DEL OLOR CONFUSO DE LOS CLIMAS
Del libro «El Olor Confuso de los Climas», libro de poesía de Paul González Palencia, me dijo una vez el gran Cesar David Rincón, en la galería de libros que era su casa, «Ojo con este poeta, va a llegar lejos»; y viniendo estas palabras de un gran conocedor de la lírica universal, excelente poeta y ensayista, era para tomarlas en serio. Esto aconteció en el año 1983, al menos así lo testifica un ejemplar de esta obra en mi biblioteca autografiado por el mismo autor, donde hace el honor de llamarme poeta y ensayista, aunque realmente el poeta era él. Y me acuerdo aún en ese año, de un evento de lectura de poesía para enamorados organizado en nuestra ciudad, y Paul González Palencia, quien no sólo tenía la gracia de ser buen escritor, sino también de ser esbelto y bien parecido, leyó unas líneas de una de sus enamoradas y aunque la cursilería era notable, no sé por qué terminamos enceguecidos por las naturales y traviesas flechas de Eros dadas en palabras de una mujer.
La ciudad marca el hechizo, o mejor dicho, la ciudad es un familiar hechizo que nos universaliza. En esto concuerdo con Adelfa Giovanni en su hermoso prólogo a la obra del autor, donde subraya al espacio, a la ciudad que da los elementos de seducción, a la naturaleza que determina las fábulas y los sueños del poeta.
El hombre común no puede ir muy lejos en sus dimensiones de desentrañar el misterio de la realidad. O en palabras de Víctor Hugo, acercarse al abismo. Lo hacen los que tienen una mirada de vidente, tal es el caso de los poetas y Paul González Palencia lo sabe y lo asume en su poesía de un clima raro de belleza.
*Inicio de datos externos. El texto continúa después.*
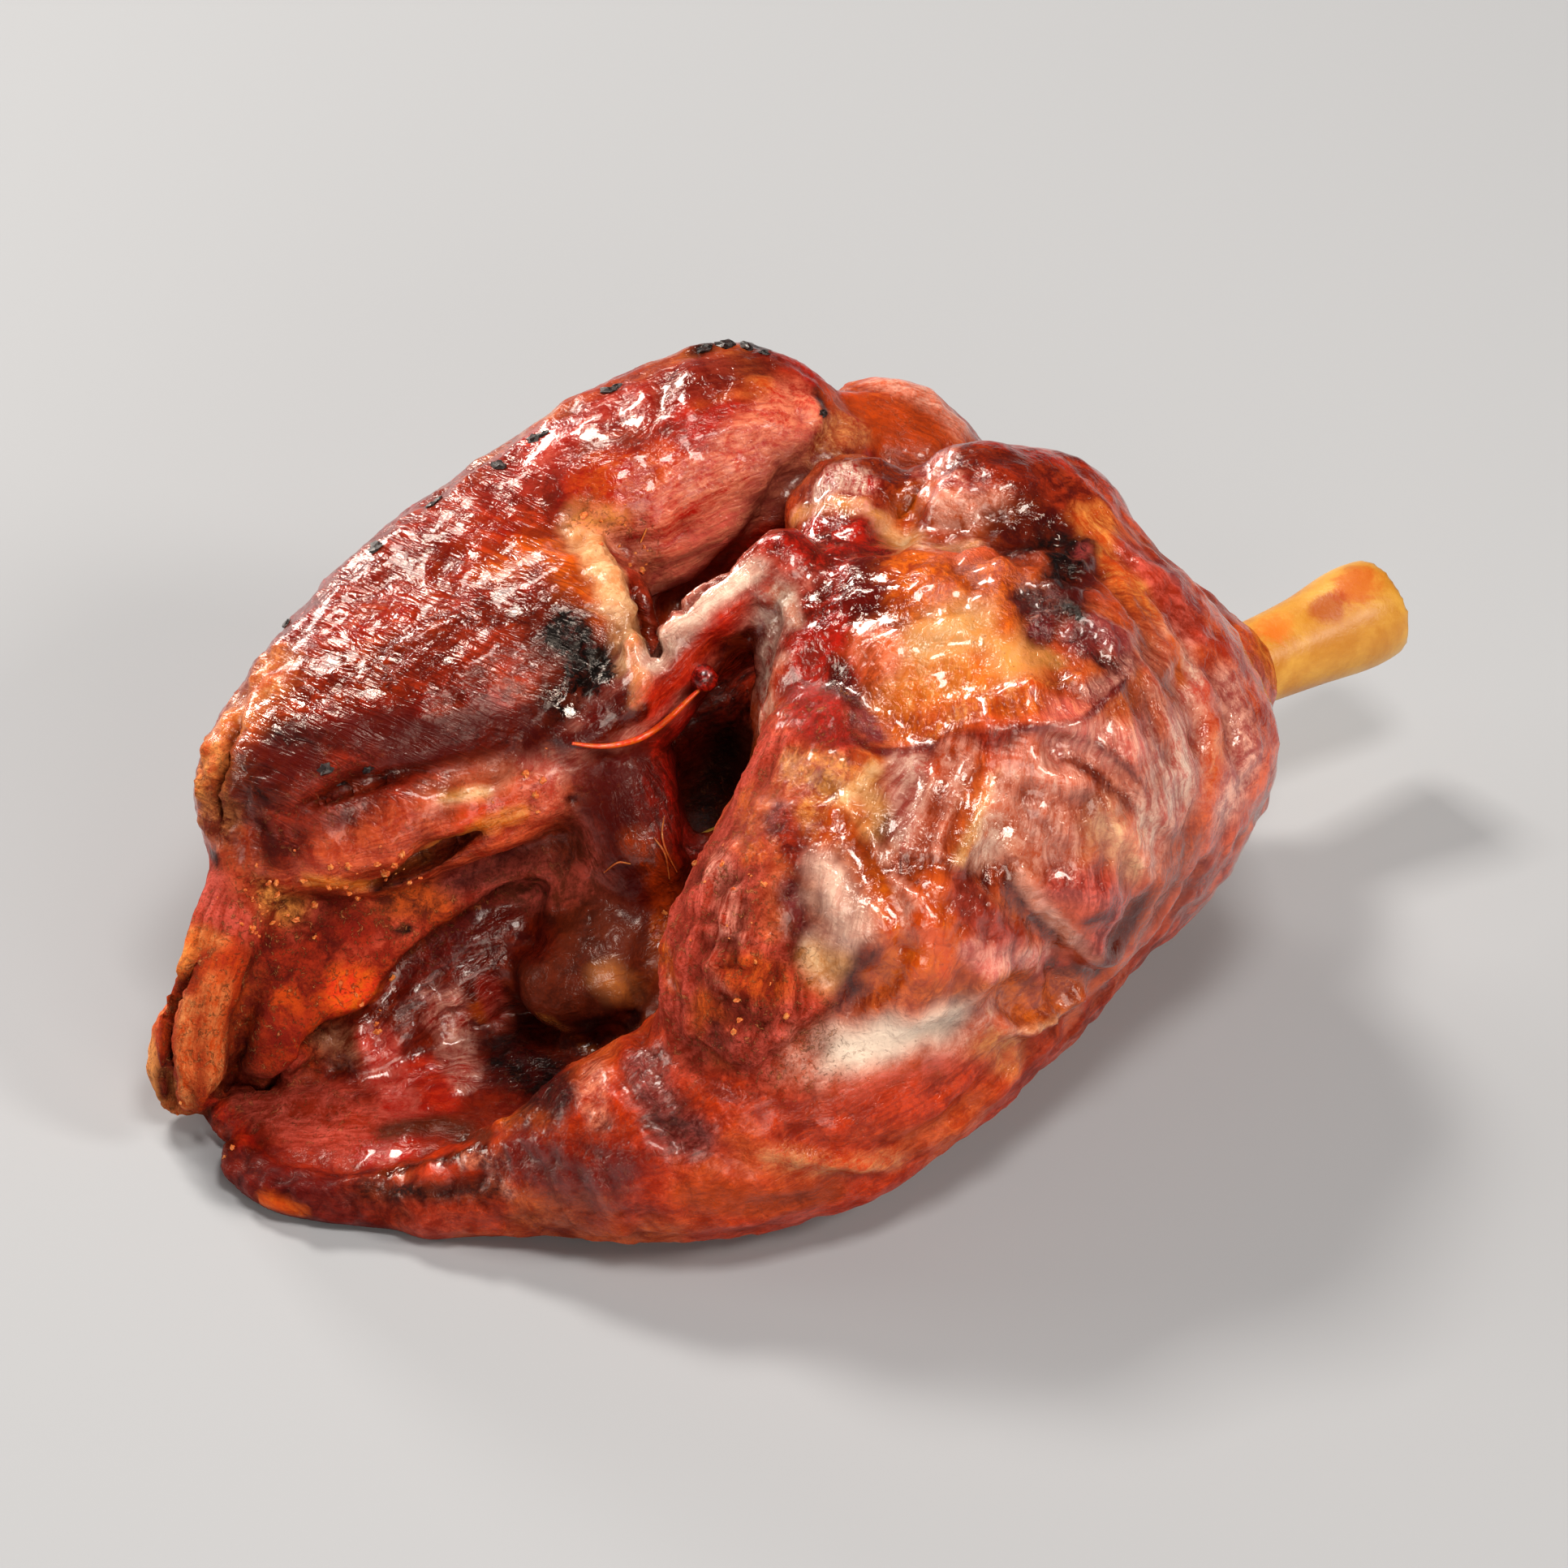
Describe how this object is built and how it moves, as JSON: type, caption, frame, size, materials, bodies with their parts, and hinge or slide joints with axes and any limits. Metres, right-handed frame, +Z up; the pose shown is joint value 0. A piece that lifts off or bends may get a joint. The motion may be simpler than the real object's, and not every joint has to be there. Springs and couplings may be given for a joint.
{
  "type": "roast ham hock",
  "caption": "Roast ham hock lying on its side: glazed meat lobes parted by a deep cleft, with the shank bone standing out of the narrow end.",
  "frame": {"origin": "middle of the hock's box seen from above, on the plane that it rests on", "axes": "+Z up; +X is the longest side, towards the bone's narrow end; the bone runs level, turned 33.7 degrees from +X towards +Y, and the cut end opens towards -X and -Y"},
  "size_m": [0.181, 0.13, 0.082],
  "materials": {
    "roast_meat": "glazed, browned roast skin and meat",
    "bone": "roasted bone, amber, slightly glossy"
  },
  "bodies": {
    "root": {"hock_meat": "roast_meat", "shank_bone": "bone"}
  },
  "joints": []
}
Las piedra en su interioridad guardan siempre los secretos: «Hay claves secretas | en las piedras hundidas | en las baladas del retorno | y rotamos y rotamos | hasta el agotamiento». El poeta busca el sonido más puro, hasta la piel tiene un sonido que debemos descifrar, es la única manera de dar alcance a la maravilla: «Mis hermanas | descubro | son ardillas».
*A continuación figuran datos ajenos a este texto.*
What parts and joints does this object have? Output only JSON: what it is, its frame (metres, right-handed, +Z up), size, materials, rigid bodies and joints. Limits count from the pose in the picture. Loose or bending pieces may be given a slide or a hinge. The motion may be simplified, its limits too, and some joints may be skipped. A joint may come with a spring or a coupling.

La casa, el éter en una ciudad inundada por tanto viento, los muertos familiares que son como nuestra otra mitad escindida por Dios, la pérdida de la inocencia al darle paso a la lucidez que termina encegueciéndonos como un sol luminoso, esa conciencia sobre la profunda naturaleza de las aguas que impusieron desde el Génesis, la necesidad de vivir de nuevo, de ver el verdadero color de las cosas a través de una intuición que puede ser bella pero dolorosa. Estos son los riesgos de una sensibilidad que nos llevan al umbral de los Cactus, que tiene en su interior el grano inicial de la fuentes y los orígenes acuosos de lo que fluye. El Cactus como una espada angélica que nos recuerda nuestra sed, la búsqueda de lo perdido a través de lo único que nos va quedando, la memoria:
Para la sed de estos confines
Dios sopló cada punta
de la estrella espinal del cactus.
Hubo dudas, hasta que la noche
de caza y carburo
llenó a los hombres
de dolor y materia
y la piel se les volvió roja
como un punto volcánico.
Quiso el cactus alterarlos planes del hombre
y se petrificó apuntando hacia
los cuerpos celestes de Dios.
Opuesto Dios a toda desazón,
en el patio de troquelar
el alma de los ángeles,
logró que el hombre sucumbiera
por primera vez frente a los memoriales.